Supplied data:
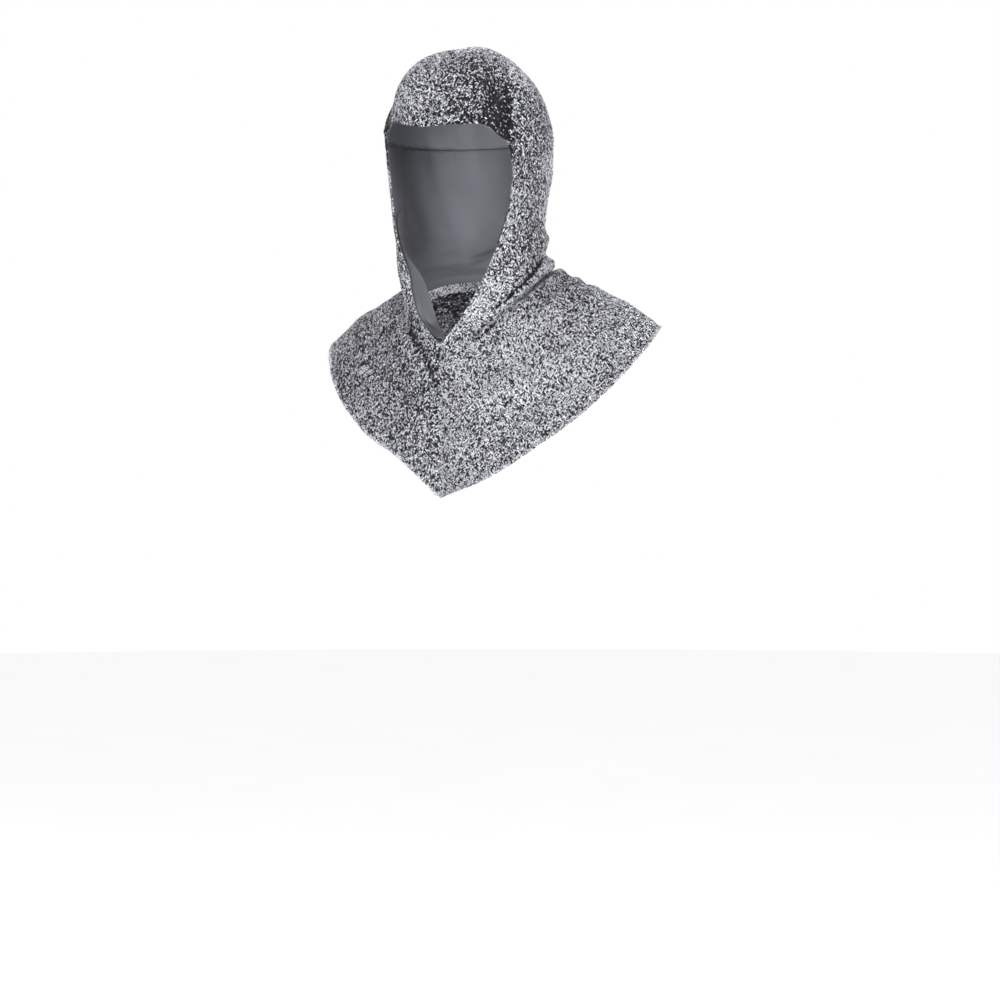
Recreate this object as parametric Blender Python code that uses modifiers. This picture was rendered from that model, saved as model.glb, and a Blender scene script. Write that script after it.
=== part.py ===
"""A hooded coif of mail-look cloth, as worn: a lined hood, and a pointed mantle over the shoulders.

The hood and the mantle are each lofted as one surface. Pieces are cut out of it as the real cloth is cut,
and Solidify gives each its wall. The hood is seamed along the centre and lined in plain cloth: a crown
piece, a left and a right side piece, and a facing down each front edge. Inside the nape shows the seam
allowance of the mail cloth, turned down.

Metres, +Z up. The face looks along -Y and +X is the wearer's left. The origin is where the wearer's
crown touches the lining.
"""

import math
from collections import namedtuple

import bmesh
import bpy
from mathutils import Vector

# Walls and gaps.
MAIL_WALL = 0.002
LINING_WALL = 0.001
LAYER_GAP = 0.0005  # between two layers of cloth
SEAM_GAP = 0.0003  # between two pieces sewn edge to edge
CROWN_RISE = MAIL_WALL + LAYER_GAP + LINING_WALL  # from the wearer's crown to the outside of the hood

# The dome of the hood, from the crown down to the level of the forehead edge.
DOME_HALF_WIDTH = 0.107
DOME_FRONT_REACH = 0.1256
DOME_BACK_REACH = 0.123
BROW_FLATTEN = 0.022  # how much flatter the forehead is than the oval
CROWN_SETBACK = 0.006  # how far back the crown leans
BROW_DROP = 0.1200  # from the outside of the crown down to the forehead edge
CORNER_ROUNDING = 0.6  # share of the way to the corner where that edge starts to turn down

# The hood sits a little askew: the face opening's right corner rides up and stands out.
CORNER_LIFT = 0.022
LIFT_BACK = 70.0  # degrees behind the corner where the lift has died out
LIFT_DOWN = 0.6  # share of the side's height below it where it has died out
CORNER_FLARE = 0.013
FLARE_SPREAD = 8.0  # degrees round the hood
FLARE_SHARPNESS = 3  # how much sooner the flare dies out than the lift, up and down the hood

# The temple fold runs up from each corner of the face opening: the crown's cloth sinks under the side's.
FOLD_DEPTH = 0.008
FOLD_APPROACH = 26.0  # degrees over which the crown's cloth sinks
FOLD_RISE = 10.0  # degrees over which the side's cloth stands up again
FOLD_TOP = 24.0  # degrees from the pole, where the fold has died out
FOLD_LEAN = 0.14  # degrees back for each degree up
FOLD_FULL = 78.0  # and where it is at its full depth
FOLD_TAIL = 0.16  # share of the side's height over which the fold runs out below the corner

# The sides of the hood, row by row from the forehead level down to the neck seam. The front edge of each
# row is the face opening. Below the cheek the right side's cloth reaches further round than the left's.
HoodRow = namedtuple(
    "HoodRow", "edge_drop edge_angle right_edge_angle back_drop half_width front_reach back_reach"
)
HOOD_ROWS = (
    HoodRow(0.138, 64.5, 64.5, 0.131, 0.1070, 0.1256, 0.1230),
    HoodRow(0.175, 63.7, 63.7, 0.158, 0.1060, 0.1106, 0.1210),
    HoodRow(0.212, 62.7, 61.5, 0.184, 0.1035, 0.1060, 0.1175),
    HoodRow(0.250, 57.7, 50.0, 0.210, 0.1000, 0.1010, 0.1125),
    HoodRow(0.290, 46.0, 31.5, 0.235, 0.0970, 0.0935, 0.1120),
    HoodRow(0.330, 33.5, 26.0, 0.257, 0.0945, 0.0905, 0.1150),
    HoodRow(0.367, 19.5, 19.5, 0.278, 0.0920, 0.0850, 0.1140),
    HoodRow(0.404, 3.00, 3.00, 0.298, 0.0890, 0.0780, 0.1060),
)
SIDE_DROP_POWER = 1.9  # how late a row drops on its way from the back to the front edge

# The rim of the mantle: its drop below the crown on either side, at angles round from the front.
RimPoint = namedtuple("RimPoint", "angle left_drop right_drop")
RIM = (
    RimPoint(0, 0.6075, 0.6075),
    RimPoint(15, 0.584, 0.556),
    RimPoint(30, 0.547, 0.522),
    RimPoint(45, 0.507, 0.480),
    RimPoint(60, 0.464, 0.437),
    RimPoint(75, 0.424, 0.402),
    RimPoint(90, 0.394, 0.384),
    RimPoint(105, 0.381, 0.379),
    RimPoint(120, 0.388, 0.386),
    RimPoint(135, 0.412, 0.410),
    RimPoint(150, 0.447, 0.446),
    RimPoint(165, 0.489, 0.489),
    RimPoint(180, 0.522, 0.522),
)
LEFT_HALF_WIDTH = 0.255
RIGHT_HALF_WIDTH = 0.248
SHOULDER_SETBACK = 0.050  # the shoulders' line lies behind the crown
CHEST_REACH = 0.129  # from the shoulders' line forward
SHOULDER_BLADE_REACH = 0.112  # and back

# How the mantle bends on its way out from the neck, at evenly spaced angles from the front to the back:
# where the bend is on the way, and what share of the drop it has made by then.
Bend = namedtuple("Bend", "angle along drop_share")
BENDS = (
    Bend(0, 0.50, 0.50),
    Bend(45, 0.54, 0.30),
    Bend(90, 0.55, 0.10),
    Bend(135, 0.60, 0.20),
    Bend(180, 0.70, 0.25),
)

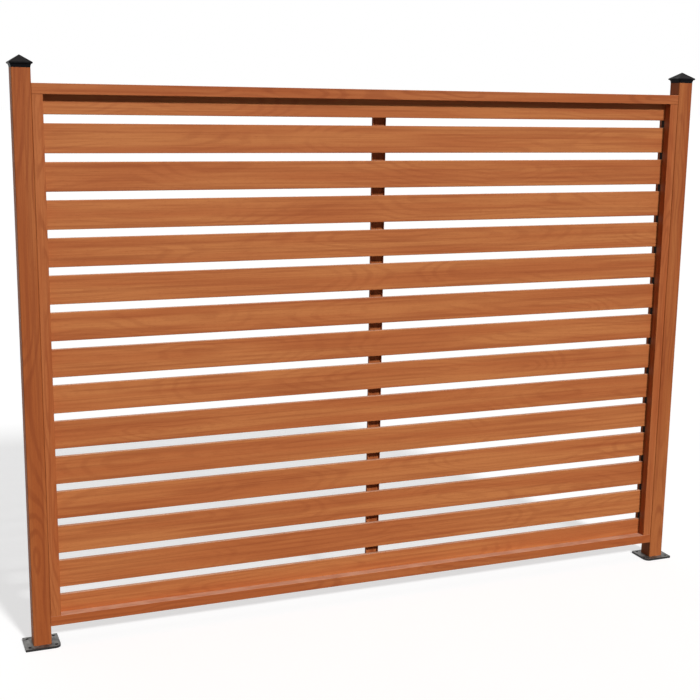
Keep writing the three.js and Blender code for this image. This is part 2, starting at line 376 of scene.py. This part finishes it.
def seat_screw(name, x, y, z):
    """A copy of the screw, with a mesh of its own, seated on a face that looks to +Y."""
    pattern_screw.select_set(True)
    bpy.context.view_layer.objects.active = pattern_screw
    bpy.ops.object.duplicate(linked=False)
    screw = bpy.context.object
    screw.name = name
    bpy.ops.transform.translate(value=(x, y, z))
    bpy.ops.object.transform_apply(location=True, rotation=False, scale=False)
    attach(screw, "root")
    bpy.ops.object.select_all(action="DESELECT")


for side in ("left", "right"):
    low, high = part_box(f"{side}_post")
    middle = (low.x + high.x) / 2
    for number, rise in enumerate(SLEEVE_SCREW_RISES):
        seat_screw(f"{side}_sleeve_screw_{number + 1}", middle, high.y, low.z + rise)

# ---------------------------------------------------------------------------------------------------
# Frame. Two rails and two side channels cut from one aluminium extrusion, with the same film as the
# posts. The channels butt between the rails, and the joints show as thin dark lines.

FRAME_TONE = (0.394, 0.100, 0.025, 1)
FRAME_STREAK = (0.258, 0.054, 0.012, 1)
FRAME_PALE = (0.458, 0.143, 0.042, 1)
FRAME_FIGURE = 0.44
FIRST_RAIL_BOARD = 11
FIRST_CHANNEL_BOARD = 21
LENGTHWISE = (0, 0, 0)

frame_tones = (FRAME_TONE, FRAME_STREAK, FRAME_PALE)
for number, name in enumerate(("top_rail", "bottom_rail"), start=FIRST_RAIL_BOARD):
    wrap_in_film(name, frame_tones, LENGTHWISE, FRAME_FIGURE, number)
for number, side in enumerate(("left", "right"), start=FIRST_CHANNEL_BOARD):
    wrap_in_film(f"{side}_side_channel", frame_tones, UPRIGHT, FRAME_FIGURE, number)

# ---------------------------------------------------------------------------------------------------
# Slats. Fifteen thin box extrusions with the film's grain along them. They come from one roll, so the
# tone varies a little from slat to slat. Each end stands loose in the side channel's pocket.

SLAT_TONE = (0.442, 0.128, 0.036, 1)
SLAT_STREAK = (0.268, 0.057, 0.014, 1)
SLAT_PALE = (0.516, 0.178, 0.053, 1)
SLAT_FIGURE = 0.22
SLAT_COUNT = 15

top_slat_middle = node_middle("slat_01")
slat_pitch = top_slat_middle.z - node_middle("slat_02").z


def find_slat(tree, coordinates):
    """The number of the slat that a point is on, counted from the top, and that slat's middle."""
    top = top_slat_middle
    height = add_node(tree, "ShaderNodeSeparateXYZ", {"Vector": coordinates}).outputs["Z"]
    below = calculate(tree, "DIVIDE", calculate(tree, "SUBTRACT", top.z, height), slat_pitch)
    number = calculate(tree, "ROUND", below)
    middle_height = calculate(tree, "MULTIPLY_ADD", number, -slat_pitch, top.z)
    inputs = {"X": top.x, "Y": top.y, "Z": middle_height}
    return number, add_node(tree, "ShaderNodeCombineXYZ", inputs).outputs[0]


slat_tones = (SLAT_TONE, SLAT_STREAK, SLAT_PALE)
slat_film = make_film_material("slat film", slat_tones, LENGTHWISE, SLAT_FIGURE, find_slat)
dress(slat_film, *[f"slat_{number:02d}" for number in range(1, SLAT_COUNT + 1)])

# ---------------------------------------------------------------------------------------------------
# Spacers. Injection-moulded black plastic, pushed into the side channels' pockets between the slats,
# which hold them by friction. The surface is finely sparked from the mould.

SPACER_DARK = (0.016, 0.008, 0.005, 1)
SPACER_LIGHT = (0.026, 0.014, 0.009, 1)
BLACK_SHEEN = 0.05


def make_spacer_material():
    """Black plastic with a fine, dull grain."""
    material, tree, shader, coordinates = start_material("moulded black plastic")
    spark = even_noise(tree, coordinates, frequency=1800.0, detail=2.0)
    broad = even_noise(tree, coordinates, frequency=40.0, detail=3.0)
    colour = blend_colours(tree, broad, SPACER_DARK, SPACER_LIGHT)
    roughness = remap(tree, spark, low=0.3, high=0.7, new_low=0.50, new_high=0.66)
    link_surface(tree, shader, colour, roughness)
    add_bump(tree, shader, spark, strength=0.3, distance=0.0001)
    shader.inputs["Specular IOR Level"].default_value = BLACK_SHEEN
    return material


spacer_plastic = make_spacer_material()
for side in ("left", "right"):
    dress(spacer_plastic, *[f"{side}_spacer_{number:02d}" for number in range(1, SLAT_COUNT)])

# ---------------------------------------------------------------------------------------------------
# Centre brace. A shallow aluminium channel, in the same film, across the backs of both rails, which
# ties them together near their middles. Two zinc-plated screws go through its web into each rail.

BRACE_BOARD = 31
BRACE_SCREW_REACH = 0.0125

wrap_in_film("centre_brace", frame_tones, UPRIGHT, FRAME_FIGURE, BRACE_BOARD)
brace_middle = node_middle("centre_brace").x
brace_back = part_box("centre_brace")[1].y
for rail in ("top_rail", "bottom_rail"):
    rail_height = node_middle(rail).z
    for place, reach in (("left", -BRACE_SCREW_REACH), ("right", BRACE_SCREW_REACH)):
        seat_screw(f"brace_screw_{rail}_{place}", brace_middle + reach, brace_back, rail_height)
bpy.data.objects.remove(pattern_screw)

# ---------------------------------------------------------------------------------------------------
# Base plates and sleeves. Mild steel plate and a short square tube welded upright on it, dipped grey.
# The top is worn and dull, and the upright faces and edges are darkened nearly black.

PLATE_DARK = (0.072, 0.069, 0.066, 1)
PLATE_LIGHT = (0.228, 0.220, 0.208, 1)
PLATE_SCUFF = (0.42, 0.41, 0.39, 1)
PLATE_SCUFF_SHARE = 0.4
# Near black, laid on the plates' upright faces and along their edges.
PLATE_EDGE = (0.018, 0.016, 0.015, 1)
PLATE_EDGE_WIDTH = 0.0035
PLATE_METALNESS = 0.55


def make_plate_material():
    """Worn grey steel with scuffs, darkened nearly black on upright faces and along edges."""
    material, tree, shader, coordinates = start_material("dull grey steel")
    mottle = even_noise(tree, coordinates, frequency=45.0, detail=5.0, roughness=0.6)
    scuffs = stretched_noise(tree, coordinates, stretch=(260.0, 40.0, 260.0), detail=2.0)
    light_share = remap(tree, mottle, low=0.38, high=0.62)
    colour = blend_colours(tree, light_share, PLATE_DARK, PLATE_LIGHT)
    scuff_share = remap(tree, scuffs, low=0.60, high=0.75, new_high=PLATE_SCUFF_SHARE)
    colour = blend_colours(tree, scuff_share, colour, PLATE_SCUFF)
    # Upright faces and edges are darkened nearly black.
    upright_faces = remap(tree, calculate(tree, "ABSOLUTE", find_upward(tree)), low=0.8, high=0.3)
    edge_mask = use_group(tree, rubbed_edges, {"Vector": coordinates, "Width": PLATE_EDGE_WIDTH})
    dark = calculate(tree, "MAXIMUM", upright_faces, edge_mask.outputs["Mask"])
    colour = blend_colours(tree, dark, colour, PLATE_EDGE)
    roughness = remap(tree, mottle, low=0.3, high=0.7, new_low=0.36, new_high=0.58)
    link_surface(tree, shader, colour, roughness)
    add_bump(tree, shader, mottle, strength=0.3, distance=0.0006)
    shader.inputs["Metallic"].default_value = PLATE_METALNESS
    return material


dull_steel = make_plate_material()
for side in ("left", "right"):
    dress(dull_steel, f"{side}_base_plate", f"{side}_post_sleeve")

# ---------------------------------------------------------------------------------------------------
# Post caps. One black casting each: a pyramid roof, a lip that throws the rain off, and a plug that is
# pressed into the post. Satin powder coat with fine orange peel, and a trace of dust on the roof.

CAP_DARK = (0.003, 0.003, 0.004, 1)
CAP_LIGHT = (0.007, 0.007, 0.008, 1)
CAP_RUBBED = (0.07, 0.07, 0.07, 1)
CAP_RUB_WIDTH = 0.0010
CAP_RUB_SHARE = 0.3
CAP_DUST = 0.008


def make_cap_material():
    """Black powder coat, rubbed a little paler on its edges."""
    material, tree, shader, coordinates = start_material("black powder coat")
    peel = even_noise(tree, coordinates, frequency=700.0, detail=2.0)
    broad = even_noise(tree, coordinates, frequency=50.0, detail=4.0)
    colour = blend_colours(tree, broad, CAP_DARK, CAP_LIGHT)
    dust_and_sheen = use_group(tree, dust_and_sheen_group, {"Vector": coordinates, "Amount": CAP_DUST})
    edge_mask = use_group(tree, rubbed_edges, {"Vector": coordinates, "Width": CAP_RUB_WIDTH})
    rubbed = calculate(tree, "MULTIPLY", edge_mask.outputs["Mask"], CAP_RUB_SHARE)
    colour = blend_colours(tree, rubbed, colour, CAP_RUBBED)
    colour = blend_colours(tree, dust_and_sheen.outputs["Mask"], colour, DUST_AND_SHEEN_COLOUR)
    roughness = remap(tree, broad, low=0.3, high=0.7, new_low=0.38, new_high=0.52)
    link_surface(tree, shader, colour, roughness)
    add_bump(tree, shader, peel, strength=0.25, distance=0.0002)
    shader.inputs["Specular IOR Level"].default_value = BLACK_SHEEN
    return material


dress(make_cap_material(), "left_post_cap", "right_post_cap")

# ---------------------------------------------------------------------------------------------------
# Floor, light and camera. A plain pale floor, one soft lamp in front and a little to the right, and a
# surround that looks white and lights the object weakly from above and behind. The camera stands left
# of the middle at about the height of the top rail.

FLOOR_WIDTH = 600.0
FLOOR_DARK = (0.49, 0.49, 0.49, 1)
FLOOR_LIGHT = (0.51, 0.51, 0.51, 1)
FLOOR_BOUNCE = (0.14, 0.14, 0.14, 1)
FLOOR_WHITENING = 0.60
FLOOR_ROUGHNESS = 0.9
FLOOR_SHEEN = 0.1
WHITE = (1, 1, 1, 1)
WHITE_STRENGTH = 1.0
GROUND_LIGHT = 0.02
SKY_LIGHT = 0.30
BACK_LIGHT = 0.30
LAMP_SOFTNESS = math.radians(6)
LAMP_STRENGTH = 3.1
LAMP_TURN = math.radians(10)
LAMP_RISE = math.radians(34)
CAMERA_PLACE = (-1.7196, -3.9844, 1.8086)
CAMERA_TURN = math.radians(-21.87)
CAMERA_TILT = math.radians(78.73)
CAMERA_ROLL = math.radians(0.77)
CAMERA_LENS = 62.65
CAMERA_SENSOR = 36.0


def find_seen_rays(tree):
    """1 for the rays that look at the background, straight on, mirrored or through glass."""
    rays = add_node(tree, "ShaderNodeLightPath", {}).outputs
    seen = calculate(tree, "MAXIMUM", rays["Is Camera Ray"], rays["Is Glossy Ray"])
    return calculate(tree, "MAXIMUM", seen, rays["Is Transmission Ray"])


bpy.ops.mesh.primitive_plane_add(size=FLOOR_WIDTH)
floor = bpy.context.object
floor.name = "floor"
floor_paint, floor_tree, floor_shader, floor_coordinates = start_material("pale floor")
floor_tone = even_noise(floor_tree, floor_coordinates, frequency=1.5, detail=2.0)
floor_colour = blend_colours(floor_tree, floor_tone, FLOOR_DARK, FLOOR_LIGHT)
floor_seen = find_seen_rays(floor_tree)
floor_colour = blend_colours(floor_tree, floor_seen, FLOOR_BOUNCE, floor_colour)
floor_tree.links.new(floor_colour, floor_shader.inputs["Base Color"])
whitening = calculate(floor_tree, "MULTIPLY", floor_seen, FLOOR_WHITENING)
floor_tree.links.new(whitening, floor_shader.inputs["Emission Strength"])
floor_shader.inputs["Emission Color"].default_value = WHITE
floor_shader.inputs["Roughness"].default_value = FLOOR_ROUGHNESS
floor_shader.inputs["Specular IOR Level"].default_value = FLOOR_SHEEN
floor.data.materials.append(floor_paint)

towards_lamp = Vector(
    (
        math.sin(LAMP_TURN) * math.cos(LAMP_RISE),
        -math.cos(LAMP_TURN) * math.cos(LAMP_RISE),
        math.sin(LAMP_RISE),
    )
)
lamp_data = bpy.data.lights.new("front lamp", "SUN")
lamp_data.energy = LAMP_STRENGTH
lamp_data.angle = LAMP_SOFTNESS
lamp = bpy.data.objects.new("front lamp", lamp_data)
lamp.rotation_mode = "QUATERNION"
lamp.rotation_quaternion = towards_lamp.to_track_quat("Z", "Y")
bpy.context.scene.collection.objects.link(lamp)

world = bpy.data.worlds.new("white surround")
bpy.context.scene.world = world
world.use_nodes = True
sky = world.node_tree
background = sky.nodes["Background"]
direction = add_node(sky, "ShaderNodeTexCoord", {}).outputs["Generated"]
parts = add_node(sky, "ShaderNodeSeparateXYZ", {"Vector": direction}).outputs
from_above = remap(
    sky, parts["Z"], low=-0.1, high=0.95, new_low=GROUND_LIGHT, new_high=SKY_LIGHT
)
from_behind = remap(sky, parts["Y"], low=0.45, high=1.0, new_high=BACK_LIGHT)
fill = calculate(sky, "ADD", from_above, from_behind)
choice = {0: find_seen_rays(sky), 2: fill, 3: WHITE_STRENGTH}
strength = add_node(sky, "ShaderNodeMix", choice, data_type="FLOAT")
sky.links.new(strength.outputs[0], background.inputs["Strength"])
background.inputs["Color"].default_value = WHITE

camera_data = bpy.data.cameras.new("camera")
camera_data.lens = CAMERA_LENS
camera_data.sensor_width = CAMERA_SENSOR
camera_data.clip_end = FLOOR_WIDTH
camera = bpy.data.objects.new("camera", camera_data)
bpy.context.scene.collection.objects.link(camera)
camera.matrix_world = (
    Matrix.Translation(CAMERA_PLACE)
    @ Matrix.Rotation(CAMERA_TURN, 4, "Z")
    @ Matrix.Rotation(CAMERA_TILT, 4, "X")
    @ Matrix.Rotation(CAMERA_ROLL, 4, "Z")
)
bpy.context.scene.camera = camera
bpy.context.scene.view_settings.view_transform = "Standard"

Goal of the exercise: Provide an exact reproduction of only those lines that start at the line containing "Keep writing the" and end at the line containing "low.z + rise)", inclusive.

Answer to this problem:
Keep writing the three.js and Blender code for this image. This is part 2, starting at line 376 of scene.py. This part finishes it.
def seat_screw(name, x, y, z):
    """A copy of the screw, with a mesh of its own, seated on a face that looks to +Y."""
    pattern_screw.select_set(True)
    bpy.context.view_layer.objects.active = pattern_screw
    bpy.ops.object.duplicate(linked=False)
    screw = bpy.context.object
    screw.name = name
    bpy.ops.transform.translate(value=(x, y, z))
    bpy.ops.object.transform_apply(location=True, rotation=False, scale=False)
    attach(screw, "root")
    bpy.ops.object.select_all(action="DESELECT")


for side in ("left", "right"):
    low, high = part_box(f"{side}_post")
    middle = (low.x + high.x) / 2
    for number, rise in enumerate(SLEEVE_SCREW_RISES):
        seat_screw(f"{side}_sleeve_screw_{number + 1}", middle, high.y, low.z + rise)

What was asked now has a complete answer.